Kenyan firms with US dollar-denominated loans, as well as imported raw materials, have seen a sharp rise in their finance costs, eroding their profit margins and investments, as the Kenya Shilling exchange rate against the greenback continues on its downward spiral.
According to the latest Central Bank of Kenya (CBK) Weekly statistical bulletin, the Kenya Shilling exchanged at KSh 147.94 per US dollar on September 28, compared to KSh 147.26 per US dollar on September 21. When the forex markets opened this Monday, 2nd October 2023, the local unit had depreciated further to KSh 148.20 against the US Dollar.
On the list of Kenyan companies that have been worst hit by a rapidly depreciating Kenya Shilling exchange rate against the US Dollar and other hard world currencies include Old Mutual East Africa Group which recently published financial results showing that its finance costs increased from KSh937 million in 2022 to KSh1.8 billion in 2023, an increase of 96%In its financial results, Kenyan-based Old Mutual said it faced the significant challenge of a substantial rise in finance costs on borrowings which were up due to increased interest rates and forex losses on the portion of the US dollar-denominated debt as a result of a weakening Kenya Shilling.
Nation Media Group (NMG) Kenyan regional media powerhouse posted a significant decline in Net Earnings to KSh 2.9 Million at the end of the half-year period ended 30th June 2023. This is compared to net profit of KSh 247.8 Million in H1 2022. The NMG Board attributes the Group’s decline in profitability to the drastic rise in the cost of imported raw materials, particularly newsprint, and the depreciation of the Kenya Shilling against the US Dollar. NMG Group said the resultant incremental direct costs of KSh 179 million were absorbed by the Group.
Kenya Airways, a perennial loss-maker, on its part, blamed the huge pre-tax loss in HY 2023 partly to among others a huge KSh 17 billion forex losses. According to Allan Kilavuka, KQ Group Managing Director and CEO, the devaluation of the Kenya Shilling against major currencies is one of the concerns that continue to hold back KQ.

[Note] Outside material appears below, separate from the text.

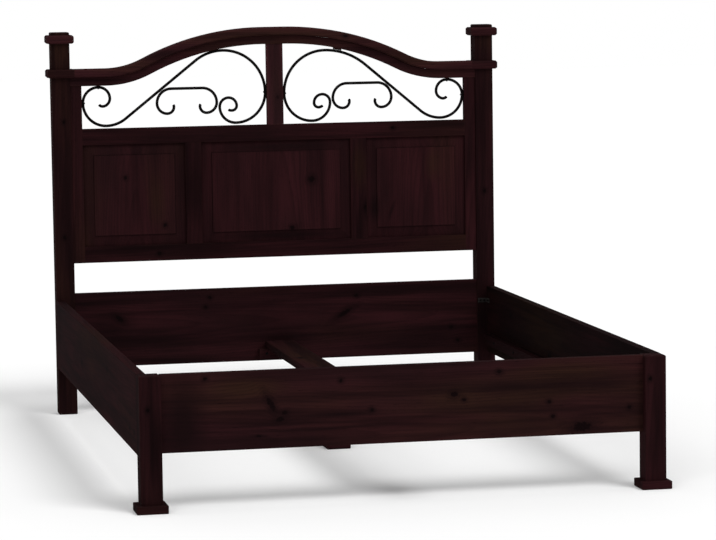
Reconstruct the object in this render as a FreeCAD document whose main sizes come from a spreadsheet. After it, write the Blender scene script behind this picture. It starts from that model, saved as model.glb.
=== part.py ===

“We are working to resolve the issue of the legacy debt in collaboration with our stakeholders and the Kenyan Government. The debt is worsened by the 14% devaluation of the Kenyan Shilling against the US Dollar since January, which we have had to book as foreign exchange losses. The devaluation of the Kenya Shilling has a significant negative impact on our financials as a majority of our transactions are carried out in the major foreign currencies. This has, in turn, an impact on our overhead costs, which have increased by 22%.” said Kilavuka.
Unga group, the only listed miller at the Nairobi Securities Exchange disclosed that its finance costs nearly tripled from KSh 267 million to KSh 784 million at the end of the 2023 financial year.
Car & General, a listed auto dealer had its dollar borrowing rate increase to 9.5% in 2022, up from 6.22% in 2021.
Equity Group, one of the most profitable banks in Kenya and a big regional player, had its dollar borrowing costs increase from KSh570 million in 2021 to KSh814 million in 2022, severely hurting its profit margins.
According to analysts, the foreign exchange reserves at the Central Bank of Kenya(CBK) are rapidly depleting to below the statutory reserve threshold of 4.0 months of import cover and this growing mismatch between the demand and the supply of US dollars is disrupting business and fuelling steady shilling depreciation, which has accelerated in 2023.
The exchange rate slumped to KSh 147.8 against the dollar on 27 September 2023 which is a 22.0% depreciation year on-year. This continued weakening of the shilling has added to inflationary pressures in line with Kenya’s heavy import dependence and has increased Kenya’s already-high debt-servicing costs.